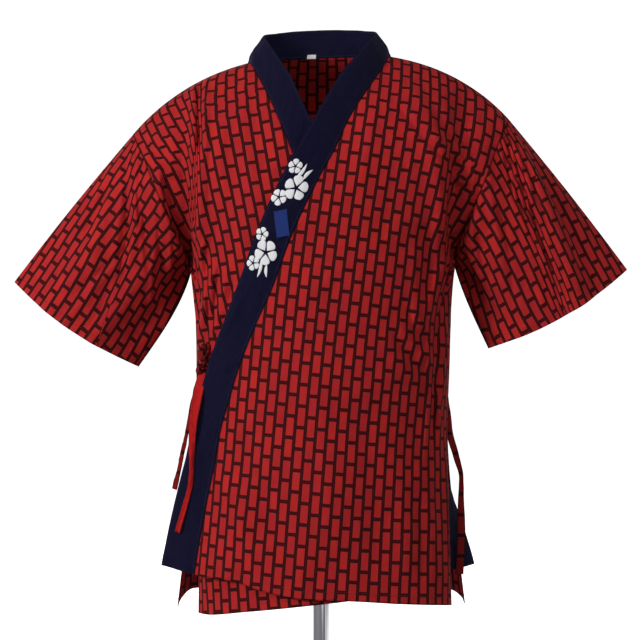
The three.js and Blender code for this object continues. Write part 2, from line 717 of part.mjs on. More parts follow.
// ---- ties ----
// A strip along a path: width across it, and how far it is turned from facing forward, in degrees.
const PATH = ["x", "y", "z", "width", "turn"];
function ribbon(rows) {
  const centres = rows.map((r) => vec(r.x, r.y, r.z));
  const points = [];
  const directions = [];
  rows.forEach((r, i) => {
    const before = centres[Math.max(0, i - 1)];
    const along = centres[Math.min(rows.length - 1, i + 1)].clone().sub(before).normalize();
    const turn = (r.turn * Math.PI) / 180;
    const facing = vec(Math.sin(turn), -Math.cos(turn), 0);
    facing.addScaledVector(along, -facing.dot(along)).normalize();
    const across = facing.clone().cross(along);
    points.push([-0.5, 0, 0.5].map((q) => centres[i].clone().addScaledVector(across, q * r.width)));
    directions.push([facing, facing, facing]);
  });
  return wall(points, directions, TIE);
}
const OUTER_LONG = table(PATH, [
  [-153, -52.5, 518.2, 7, -30],
  [-153, -65, 500, 11, -25],
  [-157, -74, 476, 11, -15],
  [-162, -73, 451, 11, -10],
  [-163, -71, 425, 10, 0],
  [-161, -71, 398, 10, 8],
  [-164, -69, 374, 9, 0],
  [-169, -66, 349, 8, -10],
  [-179, -61, 312, 8, -16],
]);
const OUTER_SHORT = table(PATH, [
  [-159, -49.5, 518.4, 6, -45],
  [-165, -48, 480, 7, -50],
  [-171, -45, 438, 6, -55],
  [-178, -42, 400, 6, -50],
  [-186, -38, 364, 6, -40],
]);
const INNER_TAIL = table(PATH, [
  [161.9, -4, 474, 7, 70],
  [166, -6, 448, 7, 60],
  [171, -9, 424, 6, 40],
  [178, -12, 394, 5, 20],
  [182, -14, 365, 5, 10],
  [183, -15, 330, 8, 15],
  [183.5, -16, 303, 11, 20],
  [179, -17, 255, 9, 10],
]);
addPiece("tie_outer_long", ribbon(OUTER_LONG), "printed_cotton");
addPiece("tie_outer_short", ribbon(OUTER_SHORT), "printed_cotton");
addPiece("tie_inner", ribbon(INNER_TAIL), "printed_cotton");

// The knot is a bunched ball of cloth with soft lobes.
const KNOT = { centre: vec(-154.6, -50.4, 532), radii: vec(10.5, 8.5, 12.5), lobes: 0.13 };
function knot() {
  const ball = new THREE.SphereGeometry(1, 18, 12);
  const geometry = mergeVertices(ball.deleteAttribute("uv").deleteAttribute("normal"), 1e-4);
  const p = geometry.getAttribute("position");
  for (let i = 0; i < p.count; i += 1) {
    const q = vec(p.getX(i), p.getY(i), p.getZ(i));
    const round = Math.atan2(q.z, q.x);
    q.multiplyScalar(1 + KNOT.lobes * Math.sin(3 * round + 0.6) * (1 - q.y * q.y));
    q.multiply(KNOT.radii).add(KNOT.centre);
    p.setXYZ(i, q.x, q.y, q.z);
  }
  return geometry;
}
addPiece("tie_outer_knot", knot(), "printed_cotton");

// ---- the dress form: a smooth torso without neck or arms, just inside the jacket ----
const FORM_FLOOR = 330; // height of its flat underside
const FORM_LEVELS = [90, 120, 160, 200, 240, 280, 320, 360, 400, 430, 460, 490, 520, 550, 580]
  .concat(LEVELS.filter((v) => v >= CROWN && v < V_TOP - 8));
const FORM_HALF = 20; // steps across the front, and as many across the back
const FORM_SIDE = 5; // steps round each side
const NECK_CUT = { z: 806, x: -8, slope: 1.15 }; // the neck is cut away in a V
// How far the form's skin lies inside the middle of the cloth, at a level and at the side.
const FORM_GAP = table(["v", "middle", "side"], [
  [90, 15, 15],
  [280, 12, 12],
  [430, 10, 15],
  [540, 7, 17],
  [600, 3.5, 17],
  [640, 2, 17],
  [V_TOP, 2, 17],
]);
const FORM_REACH = table(["v", "w"], [
  [90, 0.97],
  [400, 0.97],
  [460, 0.9],
  [560, 0.85],
  [V_TOP, 0.82],
]);

function formSkin(panel, v, w) {
  const gap = rowAt(FORM_GAP, v);
  const inward = gap.middle + (gap.side - gap.middle) * smooth(0.5, 0.72, Math.abs(w));
  const p = smoothPoint({ ...panel, out: 0, swing: 0 }, v, w);
  return p.addScaledVector(panelNormal(panel, v, w), -inward);
}
function formLoop(v) {
  const reach = rowAt(FORM_REACH, v).w;
  const across = Array.from({ length: FORM_HALF + 1 }, (_, j) => reach * ((2 * j) / FORM_HALF - 1));
  const front = across.map((w) => formSkin(PANELS.under, v, w));
  const rear = across.map((w) => formSkin(PANELS.back, v, w)).reverse();
  const side = (from, to) => {
    const half = from.distanceTo(to) / 2;
    const middle = from.clone().lerp(to, 0.5);
    return Array.from({ length: FORM_SIDE - 1 }, (_, k) => {
      const turn = (Math.PI * (k + 1)) / FORM_SIDE;
      const q = middle.clone().lerp(from, Math.cos(turn));
      q.x += Math.sign(q.x) * 0.42 * half * Math.sin(turn);
      return q;
    });
  };
  const end = FORM_HALF;
  return [...front, ...side(front[end], rear[0]), ...rear, ...side(rear[end], front[0])].map((p) => {
    p.z = Math.min(p.z, NECK_CUT.z + NECK_CUT.slope * Math.abs(p.x - NECK_CUT.x));
    if (v === FORM_LEVELS[0]) p.z = FORM_FLOOR;
    return p;
  });
}
function formTorso() {
  const loops = FORM_LEVELS.map(formLoop);
  const n = loops[0].length;
  const position = loops.flat().flatMap((p) => [p.x, p.y, p.z]);
  const index = [];
  loops.slice(1).forEach((_, i) => {
    for (let j = 0; j < n; j += 1) {
      const [a, b] = [i * n + j, i * n + ((j + 1) % n)];
      index.push(a, b, b + n, a, b + n, a + n);
    }
  });
  // The underside and the crown are closed by strips from the front to the back.
  const pair = (j) => (2 * FORM_HALF + FORM_SIDE - j + n) % n;
  for (const [row, turned] of [
    [0, true],
    [loops.length - 1, false],
  ])
    for (let j = 0; j < FORM_HALF; j += 1) closeStrip(index, row * n, j, j + 1, pair, turned);
  for (const [row, turned] of [
    [0, true],
    [loops.length - 1, false],
  ]) {
    closeCap(index, row * n, sideRun(FORM_HALF, FORM_HALF + FORM_SIDE, n), turned);
    closeCap(index, row * n, sideRun(2 * FORM_HALF + FORM_SIDE, n, n), turned);
  }
  return closedGeometry(position, index);
}
const sideRun = (from, to, n) => Array.from({ length: to - from + 1 }, (_, i) => (from + i) % n);
function closeStrip(index, base, j, next, pair, turned) {
  const quad = [j, next, pair(next), pair(j)].map((k) => base + k);
  if (turned) quad.reverse();
  index.push(quad[0], quad[1], quad[2], quad[0], quad[2], quad[3]);
}
function closeCap(index, base, run, turned) {
  for (let i = 1; i < run.length - 1; i += 1) {
    const tri = [run[0], run[i], run[i + 1]].map((k) => base + k);
    if (turned) tri.reverse();
    index.push(...tri);
  }
}
addPiece("form_torso", formTorso(), "form_shell");

// ---- the stand: socket, pole, collar and base, turned on one axis ----
const ROUND = 36;
const POLE_RADIUS = 10;
const POLE_FIT = 0.3; // a turned piece stands this far from the one beside it
const BASE = { radius: 150, rim: 5, top: 12 };
const turned = (profile) =>
  mergeVertices(
    new THREE.LatheGeometry(profile.map(([r, z]) => new THREE.Vector2(r, z)), ROUND)
      .rotateX(Math.PI / 2)
      .deleteAttribute("uv")
      .deleteAttribute("normal"),
    1e-4,
  );
const ring = (inner, outer, z0, z1, bevel) => [
  [inner, z0],
  [outer, z0],
  [outer, z1 - bevel],
  [outer - bevel, z1],
  [inner, z1],
  [inner, z0],
];
const closedTurn = (profile) => {
  const geometry = turned(profile);
  const index = [...geometry.getIndex().array];
  return closedGeometry([...geometry.getAttribute("position").array], index);
};
addPiece(
  "base",
  closedTurn([
    [0, 0],
    [BASE.radius - 1.5, 0],
    [BASE.radius, 1.5],
    [BASE.radius, BASE.rim],
    [BASE.radius - 2, BASE.rim + 2],
    [BASE.radius * 0.6, BASE.top - 1.5],
    [40, BASE.top],
    [0, BASE.top],
  ]),
  "chrome",
);
addPiece(
  "pole",
  closedTurn([
    [0, BASE.top + POLE_FIT],
    [POLE_RADIUS, BASE.top + POLE_FIT],
    [POLE_RADIUS, FORM_FLOOR - POLE_FIT],
    [0, FORM_FLOOR - POLE_FIT],
  ]),
  "chrome",
);
const BORE = POLE_RADIUS + POLE_FIT;
addPiece("base_collar", closedTurn(ring(BORE, 20, BASE.top + POLE_FIT, 34, 3)), "chrome");
addPiece("form_socket", closedTurn(ring(BORE, 22, 302, FORM_FLOOR - POLE_FIT, 0.5)), "chrome");

export default group;
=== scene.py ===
import math

import bpy
import numpy as np
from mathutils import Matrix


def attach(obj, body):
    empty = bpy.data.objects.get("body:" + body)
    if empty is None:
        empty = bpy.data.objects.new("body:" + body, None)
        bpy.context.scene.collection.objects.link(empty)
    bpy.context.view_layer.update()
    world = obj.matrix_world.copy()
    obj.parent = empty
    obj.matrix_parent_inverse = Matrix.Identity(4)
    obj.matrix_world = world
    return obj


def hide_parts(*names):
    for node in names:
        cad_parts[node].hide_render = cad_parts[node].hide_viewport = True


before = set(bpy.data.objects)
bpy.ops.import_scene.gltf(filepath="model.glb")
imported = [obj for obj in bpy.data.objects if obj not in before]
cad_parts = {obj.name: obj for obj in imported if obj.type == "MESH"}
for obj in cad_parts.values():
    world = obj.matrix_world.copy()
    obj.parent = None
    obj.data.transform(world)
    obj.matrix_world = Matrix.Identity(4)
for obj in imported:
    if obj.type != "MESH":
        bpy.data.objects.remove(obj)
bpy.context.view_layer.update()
scene = bpy.context.scene


# The two fronts: each one piece of printed cotton, hung over the form from the shoulder seam and
# sewn to the back at the side. The wearer's left one laps over the right. v runs up a panel in
# millimetres from the hem, w across it from -1 at the wearer's right edge to 1 at the left.
V_TOP, V_UNDERARM, V_SLIT, HEM_REACH = 720.0, 410.0, 200.0, 300.0
LAP, SIDE_INSET, RIGHT_TRIM, UNDER_TRIM, LEAN = 5.5, 6.0, 0.5, 9.0, 0.040
LEFT_EASE = 5.0  # the side seam swings out a little under the wearer's left arm
CLOTH = 1.1  # wall of a single cloth, millimetres
SEAM = 0.25  # how far a piece ends short of a seam

# columns: v, midY, midZ, sideX, sideY, sideZ, round, drop
FRONT = np.array([
    [0, -118, 236, 163, -34, 215, 0.97, 2.2],
    [50, -118, 286, 162, -27, 270, 0.98, 2.2],
    [100, -118, 336, 161, -18, 326, 0.99, 2.2],
    [150, -118, 386, 160.5, -8, 382, 1, 2.2],
    [200, -118, 436, 160, 0, 434, 1, 2.2],
    [280, -117, 516, 158, 0, 516, 1, 2.2],
    [340, -118, 576, 159, 0, 576, 1, 2.2],
    [410, -121, 646, 165, 0, 645, 1, 2.2],
    [470, -120, 706, 176, -36, 676, 0.86, 2.6],
    [530, -113, 764, 191, -56, 712, 0.72, 2.6],
    [590, -95, 819, 206, -62, 748, 0.62, 2.5],
    [640, -70, 861, 219, -50, 781, 0.55, 2.4],
    [685, -36, 896, 230, -27, 805, 0.52, 2.3],
    [705, -17, 910, 235.5, -13, 816.5, 0.5, 2.3],
    [720, 0, 914, 238, 0, 821, 0.5, 2.3],
])
BACK = np.array([
    [0, 106, 230, 184, 26, 211, 0.95, 2.4],
    [50, 106, 280, 177, 20, 267, 0.97, 2.4],
    [100, 105, 331, 170, 14, 322, 0.98, 2.2],
    [150, 105, 382, 163.5, 7, 379, 1, 2.2],
    [200, 104, 433, 160, 0, 434, 1, 2.2],
    [280, 102, 515, 158, 0, 516, 1, 2.2],
    [340, 103, 575, 159, 0, 576, 1, 2.2],
    [410, 106, 645, 165, 0, 645, 1, 2.2],
    [470, 108, 706, 176, 34, 676, 0.86, 2.6],
    [530, 106, 768, 191, 52, 712, 0.72, 2.6],
    [590, 97, 826, 206, 57, 748, 0.62, 2.5],
    [640, 79, 869, 219, 46, 781, 0.55, 2.4],
    [685, 40, 899, 230, 25, 805, 0.52, 2.3],
    [705, 18, 911, 235.5, 12, 816.5, 0.5, 2.3],
    [720, 0, 914, 238, 0, 821, 0.5, 2.3],
])
# columns: w, z of the hem
TOP_HEM = np.array([[-1, 262], [-0.8, 260], [-0.44, 255], [-0.31, 246], [-0.07, 235],
                    [0.14, 233], [0.41, 228], [1, 219]], float)
UNDER_HEM = np.array([[-1, 209], [-0.75, 210], [-0.4, 218], [-0.1, 226], [0.16, 233],
                      [0.45, 243], [0.75, 254], [1, 262]], float)
BACK_HEM = np.array([[-1, 209], [-0.9, 219], [-0.75, 229], [0, 232], [0.75, 228],
                     [0.9, 221], [1, 213]], float)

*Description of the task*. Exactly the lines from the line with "const BORE = POLE_RADIUS + POLE_FIT;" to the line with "scene = bpy.context.scene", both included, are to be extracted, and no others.

*Written solution*.
const BORE = POLE_RADIUS + POLE_FIT;
addPiece("base_collar", closedTurn(ring(BORE, 20, BASE.top + POLE_FIT, 34, 3)), "chrome");
addPiece("form_socket", closedTurn(ring(BORE, 22, 302, FORM_FLOOR - POLE_FIT, 0.5)), "chrome");

export default group;
=== scene.py ===
import math

import bpy
import numpy as np
from mathutils import Matrix


def attach(obj, body):
    empty = bpy.data.objects.get("body:" + body)
    if empty is None:
        empty = bpy.data.objects.new("body:" + body, None)
        bpy.context.scene.collection.objects.link(empty)
    bpy.context.view_layer.update()
    world = obj.matrix_world.copy()
    obj.parent = empty
    obj.matrix_parent_inverse = Matrix.Identity(4)
    obj.matrix_world = world
    return obj


def hide_parts(*names):
    for node in names:
        cad_parts[node].hide_render = cad_parts[node].hide_viewport = True


before = set(bpy.data.objects)
bpy.ops.import_scene.gltf(filepath="model.glb")
imported = [obj for obj in bpy.data.objects if obj not in before]
cad_parts = {obj.name: obj for obj in imported if obj.type == "MESH"}
for obj in cad_parts.values():
    world = obj.matrix_world.copy()
    obj.parent = None
    obj.data.transform(world)
    obj.matrix_world = Matrix.Identity(4)
for obj in imported:
    if obj.type != "MESH":
        bpy.data.objects.remove(obj)
bpy.context.view_layer.update()
scene = bpy.context.scene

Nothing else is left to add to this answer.